#### What to work on
Reproduce exactly the lines below from the one containing "const exchangeBox = new THREE.Group();" through the one containing "obj.data.transform(world)", including both, and nothing else.

----------

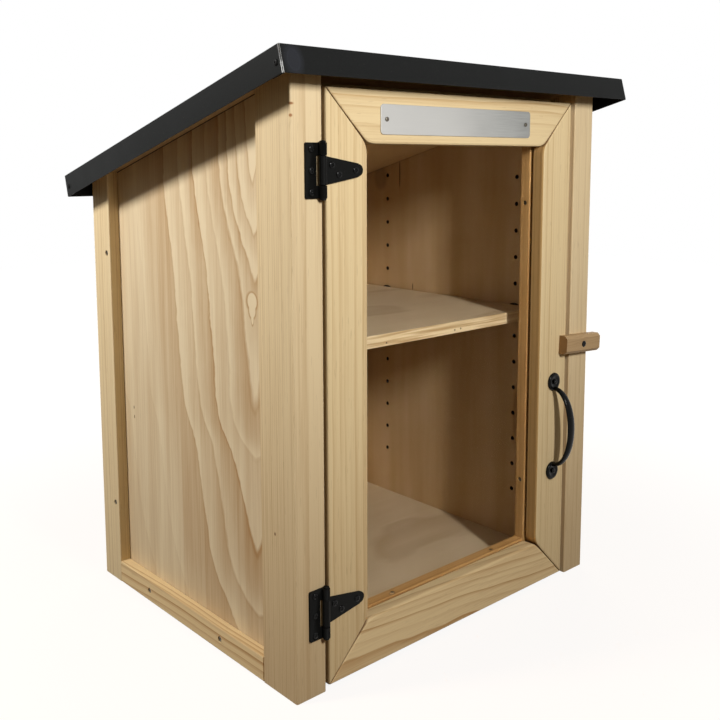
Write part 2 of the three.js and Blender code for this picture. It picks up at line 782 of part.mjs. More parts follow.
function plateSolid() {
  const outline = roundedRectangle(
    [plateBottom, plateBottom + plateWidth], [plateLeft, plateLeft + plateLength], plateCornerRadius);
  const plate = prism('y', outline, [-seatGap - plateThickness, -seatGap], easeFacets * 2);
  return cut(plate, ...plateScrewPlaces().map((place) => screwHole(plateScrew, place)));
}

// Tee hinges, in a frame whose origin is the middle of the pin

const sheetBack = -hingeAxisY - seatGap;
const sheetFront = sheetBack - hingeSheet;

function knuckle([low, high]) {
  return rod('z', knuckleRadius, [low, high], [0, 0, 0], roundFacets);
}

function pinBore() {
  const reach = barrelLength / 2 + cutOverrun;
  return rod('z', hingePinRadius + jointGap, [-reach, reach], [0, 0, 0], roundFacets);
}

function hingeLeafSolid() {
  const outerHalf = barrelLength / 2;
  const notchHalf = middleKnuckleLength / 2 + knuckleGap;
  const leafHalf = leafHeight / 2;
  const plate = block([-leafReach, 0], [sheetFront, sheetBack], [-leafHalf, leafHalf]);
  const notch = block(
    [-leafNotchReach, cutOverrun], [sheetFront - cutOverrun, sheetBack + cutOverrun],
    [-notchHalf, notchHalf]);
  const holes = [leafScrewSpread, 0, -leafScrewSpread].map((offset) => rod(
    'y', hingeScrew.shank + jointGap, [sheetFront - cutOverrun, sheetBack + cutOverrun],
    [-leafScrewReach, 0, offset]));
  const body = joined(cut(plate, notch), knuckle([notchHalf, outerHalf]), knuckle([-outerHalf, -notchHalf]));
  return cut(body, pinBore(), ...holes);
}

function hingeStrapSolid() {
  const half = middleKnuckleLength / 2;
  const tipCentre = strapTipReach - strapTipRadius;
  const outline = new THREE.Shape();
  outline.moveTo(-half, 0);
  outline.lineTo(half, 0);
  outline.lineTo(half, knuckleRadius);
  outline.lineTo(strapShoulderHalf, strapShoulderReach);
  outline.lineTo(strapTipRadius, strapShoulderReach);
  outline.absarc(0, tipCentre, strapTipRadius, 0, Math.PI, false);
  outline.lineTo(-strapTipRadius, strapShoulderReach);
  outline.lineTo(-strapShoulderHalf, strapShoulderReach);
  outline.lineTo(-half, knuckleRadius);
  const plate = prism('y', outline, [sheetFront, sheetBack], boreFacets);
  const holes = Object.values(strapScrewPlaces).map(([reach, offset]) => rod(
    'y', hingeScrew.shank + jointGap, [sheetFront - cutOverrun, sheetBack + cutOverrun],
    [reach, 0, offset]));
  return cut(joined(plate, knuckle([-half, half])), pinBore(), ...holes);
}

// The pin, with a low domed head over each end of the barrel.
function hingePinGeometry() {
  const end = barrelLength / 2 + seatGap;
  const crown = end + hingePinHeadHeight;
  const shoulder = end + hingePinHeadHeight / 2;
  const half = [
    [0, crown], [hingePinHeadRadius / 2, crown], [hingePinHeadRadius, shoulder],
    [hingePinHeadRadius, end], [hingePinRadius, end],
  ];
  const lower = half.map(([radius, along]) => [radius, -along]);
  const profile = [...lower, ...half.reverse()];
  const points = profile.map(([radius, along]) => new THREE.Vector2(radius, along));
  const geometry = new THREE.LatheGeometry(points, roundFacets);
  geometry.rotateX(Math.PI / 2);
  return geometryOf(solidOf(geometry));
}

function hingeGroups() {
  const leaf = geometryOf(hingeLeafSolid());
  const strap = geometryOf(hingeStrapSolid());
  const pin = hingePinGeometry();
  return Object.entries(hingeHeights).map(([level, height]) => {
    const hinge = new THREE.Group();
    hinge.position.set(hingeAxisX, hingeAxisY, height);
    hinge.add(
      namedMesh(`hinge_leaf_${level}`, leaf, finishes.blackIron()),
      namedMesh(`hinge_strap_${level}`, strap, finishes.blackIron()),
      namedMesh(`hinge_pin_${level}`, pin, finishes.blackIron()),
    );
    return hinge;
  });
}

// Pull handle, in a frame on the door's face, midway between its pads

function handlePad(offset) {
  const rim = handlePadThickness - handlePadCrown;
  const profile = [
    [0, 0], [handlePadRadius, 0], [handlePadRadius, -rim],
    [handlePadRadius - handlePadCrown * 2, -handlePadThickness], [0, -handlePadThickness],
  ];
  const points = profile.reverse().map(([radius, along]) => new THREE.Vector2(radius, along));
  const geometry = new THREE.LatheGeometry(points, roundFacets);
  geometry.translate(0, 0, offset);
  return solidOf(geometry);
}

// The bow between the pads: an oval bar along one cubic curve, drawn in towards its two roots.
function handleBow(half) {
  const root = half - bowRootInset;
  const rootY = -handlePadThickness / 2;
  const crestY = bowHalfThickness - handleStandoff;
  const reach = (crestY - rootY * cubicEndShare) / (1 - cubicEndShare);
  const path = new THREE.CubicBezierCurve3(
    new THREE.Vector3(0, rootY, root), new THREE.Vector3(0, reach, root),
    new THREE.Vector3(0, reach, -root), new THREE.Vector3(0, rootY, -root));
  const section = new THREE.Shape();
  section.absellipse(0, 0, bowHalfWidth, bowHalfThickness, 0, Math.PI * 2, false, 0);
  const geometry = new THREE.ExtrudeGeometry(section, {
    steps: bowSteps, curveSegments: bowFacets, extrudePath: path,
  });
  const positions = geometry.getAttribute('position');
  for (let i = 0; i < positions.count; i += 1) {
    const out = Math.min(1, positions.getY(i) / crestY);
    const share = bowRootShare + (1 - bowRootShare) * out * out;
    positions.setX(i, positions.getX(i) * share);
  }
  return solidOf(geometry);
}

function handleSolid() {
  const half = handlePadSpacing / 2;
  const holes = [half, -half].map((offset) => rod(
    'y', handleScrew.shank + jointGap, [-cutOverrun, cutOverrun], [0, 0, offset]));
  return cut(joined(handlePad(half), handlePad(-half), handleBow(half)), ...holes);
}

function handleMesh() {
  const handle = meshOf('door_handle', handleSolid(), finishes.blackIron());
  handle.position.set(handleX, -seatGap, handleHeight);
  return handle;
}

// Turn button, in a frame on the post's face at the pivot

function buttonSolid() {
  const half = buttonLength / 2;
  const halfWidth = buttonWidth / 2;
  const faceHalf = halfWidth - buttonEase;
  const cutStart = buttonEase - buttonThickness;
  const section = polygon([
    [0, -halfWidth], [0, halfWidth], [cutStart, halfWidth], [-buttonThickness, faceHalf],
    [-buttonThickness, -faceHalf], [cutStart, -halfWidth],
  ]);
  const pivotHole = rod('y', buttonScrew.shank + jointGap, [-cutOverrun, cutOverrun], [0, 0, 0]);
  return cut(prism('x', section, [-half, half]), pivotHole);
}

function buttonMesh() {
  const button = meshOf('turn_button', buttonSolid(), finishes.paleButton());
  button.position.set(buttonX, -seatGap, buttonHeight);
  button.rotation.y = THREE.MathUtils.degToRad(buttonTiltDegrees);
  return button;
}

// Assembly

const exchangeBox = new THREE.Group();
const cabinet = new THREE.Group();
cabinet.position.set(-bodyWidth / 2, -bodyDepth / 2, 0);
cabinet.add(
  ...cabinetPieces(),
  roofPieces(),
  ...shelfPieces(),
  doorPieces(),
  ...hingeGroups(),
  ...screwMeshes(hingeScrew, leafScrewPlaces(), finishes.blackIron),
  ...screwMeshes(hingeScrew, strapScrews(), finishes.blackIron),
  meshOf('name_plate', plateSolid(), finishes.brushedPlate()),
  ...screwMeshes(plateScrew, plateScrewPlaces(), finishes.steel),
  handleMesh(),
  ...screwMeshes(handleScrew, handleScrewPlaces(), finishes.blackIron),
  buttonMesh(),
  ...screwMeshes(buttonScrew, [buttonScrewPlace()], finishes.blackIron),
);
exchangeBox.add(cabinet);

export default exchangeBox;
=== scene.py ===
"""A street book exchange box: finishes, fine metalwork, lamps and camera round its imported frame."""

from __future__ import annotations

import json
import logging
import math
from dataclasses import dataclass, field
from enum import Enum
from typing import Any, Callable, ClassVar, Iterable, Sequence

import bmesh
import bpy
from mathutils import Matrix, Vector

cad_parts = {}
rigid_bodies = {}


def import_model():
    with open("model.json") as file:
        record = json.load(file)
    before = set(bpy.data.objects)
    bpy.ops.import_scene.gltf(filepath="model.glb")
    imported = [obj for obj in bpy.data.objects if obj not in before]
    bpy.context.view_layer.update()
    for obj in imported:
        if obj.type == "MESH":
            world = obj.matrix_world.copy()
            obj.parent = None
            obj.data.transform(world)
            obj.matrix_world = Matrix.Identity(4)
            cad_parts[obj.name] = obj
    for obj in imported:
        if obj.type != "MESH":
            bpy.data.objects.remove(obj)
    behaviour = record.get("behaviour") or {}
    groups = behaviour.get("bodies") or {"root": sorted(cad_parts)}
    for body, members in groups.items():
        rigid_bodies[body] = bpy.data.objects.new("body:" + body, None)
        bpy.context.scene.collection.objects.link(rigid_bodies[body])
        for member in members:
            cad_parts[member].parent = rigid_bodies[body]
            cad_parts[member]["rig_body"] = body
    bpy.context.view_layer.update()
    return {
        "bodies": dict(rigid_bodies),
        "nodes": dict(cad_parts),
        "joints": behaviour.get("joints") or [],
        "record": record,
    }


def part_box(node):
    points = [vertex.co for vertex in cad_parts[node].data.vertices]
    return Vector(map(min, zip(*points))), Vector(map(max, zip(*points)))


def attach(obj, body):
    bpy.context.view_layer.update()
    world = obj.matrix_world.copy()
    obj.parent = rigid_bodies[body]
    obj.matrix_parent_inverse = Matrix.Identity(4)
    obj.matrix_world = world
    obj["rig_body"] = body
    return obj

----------

#### The result
const exchangeBox = new THREE.Group();
const cabinet = new THREE.Group();
cabinet.position.set(-bodyWidth / 2, -bodyDepth / 2, 0);
cabinet.add(
  ...cabinetPieces(),
  roofPieces(),
  ...shelfPieces(),
  doorPieces(),
  ...hingeGroups(),
  ...screwMeshes(hingeScrew, leafScrewPlaces(), finishes.blackIron),
  ...screwMeshes(hingeScrew, strapScrews(), finishes.blackIron),
  meshOf('name_plate', plateSolid(), finishes.brushedPlate()),
  ...screwMeshes(plateScrew, plateScrewPlaces(), finishes.steel),
  handleMesh(),
  ...screwMeshes(handleScrew, handleScrewPlaces(), finishes.blackIron),
  buttonMesh(),
  ...screwMeshes(buttonScrew, [buttonScrewPlace()], finishes.blackIron),
);
exchangeBox.add(cabinet);

export default exchangeBox;
=== scene.py ===
"""A street book exchange box: finishes, fine metalwork, lamps and camera round its imported frame."""

from __future__ import annotations

import json
import logging
import math
from dataclasses import dataclass, field
from enum import Enum
from typing import Any, Callable, ClassVar, Iterable, Sequence

import bmesh
import bpy
from mathutils import Matrix, Vector

cad_parts = {}
rigid_bodies = {}


def import_model():
    with open("model.json") as file:
        record = json.load(file)
    before = set(bpy.data.objects)
    bpy.ops.import_scene.gltf(filepath="model.glb")
    imported = [obj for obj in bpy.data.objects if obj not in before]
    bpy.context.view_layer.update()
    for obj in imported:
        if obj.type == "MESH":
            world = obj.matrix_world.copy()
            obj.parent = None
            obj.data.transform(world)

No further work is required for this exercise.